* Begin Dataset excerpts *

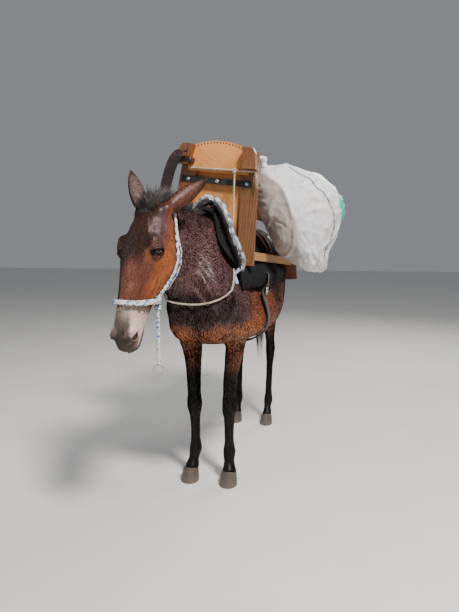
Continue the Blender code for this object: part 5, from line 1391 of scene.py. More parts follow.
# %% Metal finishes
def metal_finish(name, colour, worn, roughness, metallic, wear=0.5):
    finish = new_finish(name, colour, roughness, metallic)
    spots = noise(finish, 70.0, 6.0, 0.7)
    scratches = noise(finish, 30.0, 5.0, 0.7, stretch=(1, 6, 9))
    share = ranged(finish, spots, 0.62 - 0.12 * wear, 0.72)
    set_shader(finish, "Base Color", mixed(finish, share, colour, worn))
    set_shader(finish, "Roughness", ranged(finish, scratches, 0.3, 0.7, roughness - 0.08, roughness + 0.16))
    bumped(finish, scratches, 0.0003, 0.5)
    return finish


steel = metal_finish("steel_dull", (0.6, 0.58, 0.54), (0.22, 0.13, 0.08), 0.34, 1.0)
brass = metal_finish("brass_worn", (0.62, 0.42, 0.17), (0.2, 0.12, 0.05), 0.32, 1.0)
iron = metal_finish("iron_painted", (0.022, 0.026, 0.025), (0.13, 0.11, 0.09), 0.42, 0.35, 0.2)
refinish(["halter_ring", "front_bolt_1", "front_bolt_2", "front_bolt_3"], steel)
refinish(["rope_end_cap"], brass)
refinish(["front_iron_strap"], iron)
soften_edges(["front_iron_strap"], 0.0012)
for name in ("halter_ring", "rope_end_cap"):
    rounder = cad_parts[name].modifiers.new("round", "SUBSURF")
    rounder.levels = rounder.render_levels = 2 if name == "halter_ring" else 1
    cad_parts[name].data.shade_smooth()

# %% [markdown]
# ## The saddle's frame and its wood
# The saddle leans with the mule's back, so places on it have their own frame: a to its left, deep to
# its rear, b up, measured from the middle of the iron strap. The boards are varnished softwood. Their
# grain is bands of growth rings, drawn out along each board and bent by noise, with fine dark pores.
# The boards' shapes are right in the frame: they only get this finish and a fine bevel.

# %% Saddle frame and wood
STRAP_CENTRE = Vector((-0.004, -0.02, 1.645)) + ORIGIN_STEP
SADDLE_ROLL, SADDLE_TURN = math.radians(7.5), math.radians(4.5)
SADDLE_AXES = Matrix.Rotation(-SADDLE_TURN, 3, "Z") @ Matrix.Rotation(SADDLE_ROLL, 3, "Y")


def on_saddle(a, deep, b):
    return STRAP_CENTRE + SADDLE_AXES @ Vector((a, deep, b))


def wood_finish(name, light, dark, grain_turn=0.0, across="x", shine=0.42):
    """Grain that runs up the saddle, or turned by an angle in its front plane, or along the mule."""
    finish = new_finish(name, light, shine, Coat_Weight=0.1, Coat_Roughness=0.25)
    where = add_node(finish, "TexCoord").outputs["Object"]
    straight = add_node(finish, "Mapping", Vector=where,
                        Rotation=(0, -SADDLE_ROLL + grain_turn, SADDLE_TURN)).outputs["Vector"]
    stretch = {"x": (1.0, 1.0, 0.06), "y": (1.0, 0.06, 1.0)}[across]
    rings = add_node(finish, "Mapping", Vector=straight, Scale=stretch).outputs["Vector"]
    bend = add_node(finish, "TexNoise", Vector=rings, Scale=5.0, Detail=3.0, Distortion=0.3).outputs["Fac"]
    years = bands(finish, "X" if across == "x" else "Z", rings, Scale=26.0, Distortion=9.0, Detail=3.0,
                  Detail_Scale=1.2)
    pores = add_node(finish, "TexNoise", Vector=rings, Scale=420.0, Detail=2.0,
                     Roughness=0.6).outputs["Fac"]
    broad = add_node(finish, "TexNoise", Vector=straight, Scale=4.0, Detail=3.0).outputs["Fac"]
    share = sums(finish, "ADD", sums(finish, "MULTIPLY", years, 0.55), sums(finish, "MULTIPLY", bend, 0.5))
    tone = mixed(finish, ranged(finish, share, 0.25, 0.95), light, dark)
    tone = mixed(finish, ranged(finish, pores, 0.52, 0.75, 0.0, 0.55), tone, tuple(0.45 * v for v in dark))
    worn = tuple(min(1.0, 1.35 * v + 0.03) for v in light)
    tone = mixed(finish, ranged(finish, broad, 0.5, 0.72, 0.0, 0.45), tone, worn)
    set_shader(finish, "Base Color", tone)
    set_shader(finish, "Roughness", ranged(finish, pores, 0.3, 0.7, shine - 0.06, shine + 0.14))
    relief = sums(finish, "ADD", sums(finish, "MULTIPLY", pores, 0.6), sums(finish, "MULTIPLY", years, 0.4))
    bumped(finish, relief, 0.0007, 0.55)
    return finish


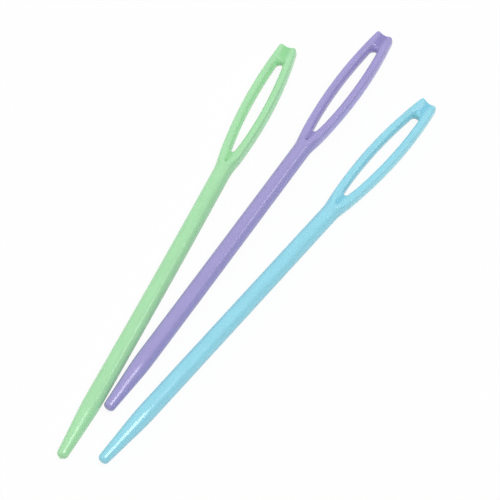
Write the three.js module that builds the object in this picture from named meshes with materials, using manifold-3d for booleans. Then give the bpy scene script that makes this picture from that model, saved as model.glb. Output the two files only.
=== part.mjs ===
// Three blunt plastic yarn needles of one mould, lying loose on a table. Millimetres, +Z up.
// Each needle is one moulding: a round shaft with a tapered blunt tip, and a bowed open eye that
// ends in a short grooved and notched head. The set's origin is the bottom centre of its box.
import * as THREE from 'three';
import { mergeVertices } from 'three/addons/utils/BufferGeometryUtils.js';
import Module from 'manifold-3d';

// Needle and shaft
const needleLength = 69.85;
const shaftRadius = 1.25;

// Tip: a long soft taper to a small flat end with a rounded edge
const taperLength = 11.6;
const taperPower = 1.65;
const tipRadius = 0.73;
const tipEdgeRadius = 0.48;

// Eye: an opening of four arcs, pointed towards the tip and round towards the head
const headLength = 2.84;
const eyeLength = 16.46;
const eyeWidestReach = 8.7;
const eyeWidth = 1.74;
const eyeTipEndRadius = 0.3;
const eyeHeadEndRadius = 0.48;
const eyeEdgeRadius = 0.55;
const eyeEndEdgeRadius = 0.3;
const eyeEdgeEaseLength = 1.8;
const eyeDraft = 0.06;

// Blade: the widened part of the moulding round the eye, an oval cut flat on both faces
const bladeWidth = 4.52;
const bladeEndWidth = 2.66;
const bladeThickness = 2.1;
const bladeOvalHeight = 3.8;
const flareLength = 2.9;
const flareBlend = 0.08;
const headEdgeRadius = 0.4;

// Head: a thread groove in each face and a notch between two ears
const grooveWidth = 1.4;
const grooveDepth = 0.2;
const notchWidth = 2;
const notchDepth = 0.14;

// Crotch: a small tapered groove in each face where the two arms part
const crotchLength = 2;
const crotchRadius = 0.34;

// Gate at the tip, where the runner was cut off
const gateRadius = 0.2;

// How each needle lies: the place of its tip's end, its turn away from +Y and its roll about its
// own axis, in degrees, and how far it is bowed sideways
const degree = Math.PI / 180;
const greenLie = { tipX: -24.092, tipY: -31.182, turnAngle: 25.05, rollAngle: -2, bow: 0.3 };
const purpleLie = { tipX: -18.553, tipY: -24.66, turnAngle: 32.7, rollAngle: 0, bow: 0.06 };
const blueLie = { tipX: -18.906, tipY: -31.783, turnAngle: 38.87, rollAngle: 6.5, bow: 0 };

// How each gate was cut: the height of a stub left proud, or the length taken off the tip
const greenGate = { stub: 0.16, trim: 0 };
const purpleGate = { stub: 0, trim: 0.35 };
const blueGate = { stub: 0.06, trim: 0 };

// Surface finish of the moulded plastic
const plasticRoughness = 0.28;
const plasticMetalness = 0;

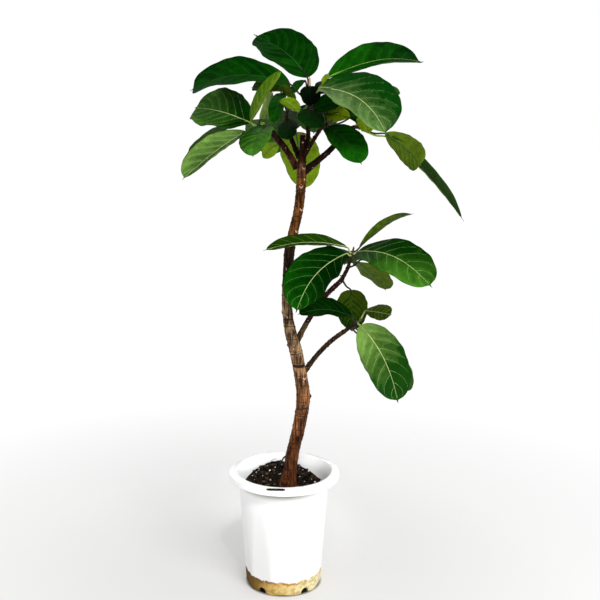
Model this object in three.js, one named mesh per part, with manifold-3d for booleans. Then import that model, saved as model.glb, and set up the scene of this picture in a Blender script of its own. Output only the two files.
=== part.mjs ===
// African prince fig: a young tree with a bent trunk, seven leafy shoots and a white nursery pot.
// Millimetres, +Z up. The origin is the middle of the pot's flat underside.
import * as THREE from "three";
import { mergeVertices } from "three/addons/utils/BufferGeometryUtils.js";
import Module from "manifold-3d";

const wasm = await Module();
wasm.setup();

// Clearance, steps along a path and facet counts
const GAP = 0.3;
const PATH_STEP = 0.02;
const TRUNK_PLACES = 400;
const LIMB_PLACES = 40;
const POT_SIDES = 40;
const TRUNK_SIDES = 12;
const TRUNK_RINGS = 44;
const BOUGH_SIDES = 8;
const BOUGH_RINGS = 9;
const STEM_SIDES = 6;
const STEM_RINGS = 4;
const STALK_SIDES = 4;
const STALK_RINGS = 3;

// Pot: a round cone whose foot is planed to ten flats
const POT = {
  height: 263,
  rimInner: 103,
  rimOuter: 120,
  rimDrop: 5,
  bandHeight: 10,
  bandWall: 2.5,
  neckOuter: 99,
  wall: 2.2,
  flats: 10,
  footCorner: 83,
  archTop: 232,
};
const FOOT = { floorLow: 12, floorHigh: 14.5, padRadius: 28, ringWall: 6 };
const NOTCH = { count: 5, width: 20, height: 11.8, firstFace: 1, inner: 60, depth: 30 };
const FLOOR_HOLE = { radius: 5, circle: 56, sides: 8 };
const SOIL = { top: 225.7, flatRadius: 36, edge: 219 };
// The heap behind the trunk: its middle, its section from the top outwards, and its sides
const HEAP = {
  right: -8,
  back: 55,
  section: [[0, 252], [20, 250], [40, 243], [62, 232], [86, 219]],
  sides: 36,
};

// Trunk: height, how far right and back its middle lies, and its radius
const TRUNK_BENDS = [
  [226, 6.5, 0, 20],
  [245, 10, 0, 16],
  [265, 13.5, 1, 14.5],
  [300, 18, 2, 14.2],
  [340, 27, 3, 14.2],
  [380, 35, 2, 14.3],
  [425, 40, 0, 14.8],
  [460, 37, -2, 14.3],
  [500, 30, -3, 14],
  [540, 21.5, -2, 14.1],
  [575, 11.5, 0, 12.8],
  [610, 5.5, 2, 11.2],
  [655, 3.5, 3, 11],
  [705, 5.5, 4, 11],
  [750, 8, 3, 11],
  [790, 15.5, 1, 10.5],
  [835, 25.5, 0, 10.2],
  [885, 31, -1, 10.1],
  [930, 32, 0, 9.3],
  [960, 33.5, 0, 6.8],
  [997, 33.5, 0, 5.4],
];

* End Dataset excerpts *

*What is needed:* Only the lines from the opening of the material through the line with "return STRAP_CENTRE +" should be echoed, exactly as written.

*Exercise result:*
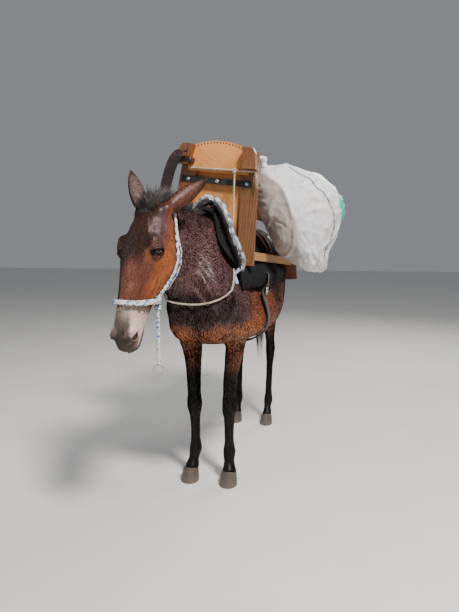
Continue the Blender code for this object: part 5, from line 1391 of scene.py. More parts follow.
# %% Metal finishes
def metal_finish(name, colour, worn, roughness, metallic, wear=0.5):
    finish = new_finish(name, colour, roughness, metallic)
    spots = noise(finish, 70.0, 6.0, 0.7)
    scratches = noise(finish, 30.0, 5.0, 0.7, stretch=(1, 6, 9))
    share = ranged(finish, spots, 0.62 - 0.12 * wear, 0.72)
    set_shader(finish, "Base Color", mixed(finish, share, colour, worn))
    set_shader(finish, "Roughness", ranged(finish, scratches, 0.3, 0.7, roughness - 0.08, roughness + 0.16))
    bumped(finish, scratches, 0.0003, 0.5)
    return finish


steel = metal_finish("steel_dull", (0.6, 0.58, 0.54), (0.22, 0.13, 0.08), 0.34, 1.0)
brass = metal_finish("brass_worn", (0.62, 0.42, 0.17), (0.2, 0.12, 0.05), 0.32, 1.0)
iron = metal_finish("iron_painted", (0.022, 0.026, 0.025), (0.13, 0.11, 0.09), 0.42, 0.35, 0.2)
refinish(["halter_ring", "front_bolt_1", "front_bolt_2", "front_bolt_3"], steel)
refinish(["rope_end_cap"], brass)
refinish(["front_iron_strap"], iron)
soften_edges(["front_iron_strap"], 0.0012)
for name in ("halter_ring", "rope_end_cap"):
    rounder = cad_parts[name].modifiers.new("round", "SUBSURF")
    rounder.levels = rounder.render_levels = 2 if name == "halter_ring" else 1
    cad_parts[name].data.shade_smooth()

# %% [markdown]
# ## The saddle's frame and its wood
# The saddle leans with the mule's back, so places on it have their own frame: a to its left, deep to
# its rear, b up, measured from the middle of the iron strap. The boards are varnished softwood. Their
# grain is bands of growth rings, drawn out along each board and bent by noise, with fine dark pores.
# The boards' shapes are right in the frame: they only get this finish and a fine bevel.

# %% Saddle frame and wood
STRAP_CENTRE = Vector((-0.004, -0.02, 1.645)) + ORIGIN_STEP
SADDLE_ROLL, SADDLE_TURN = math.radians(7.5), math.radians(4.5)
SADDLE_AXES = Matrix.Rotation(-SADDLE_TURN, 3, "Z") @ Matrix.Rotation(SADDLE_ROLL, 3, "Y")


def on_saddle(a, deep, b):
    return STRAP_CENTRE + SADDLE_AXES @ Vector((a, deep, b))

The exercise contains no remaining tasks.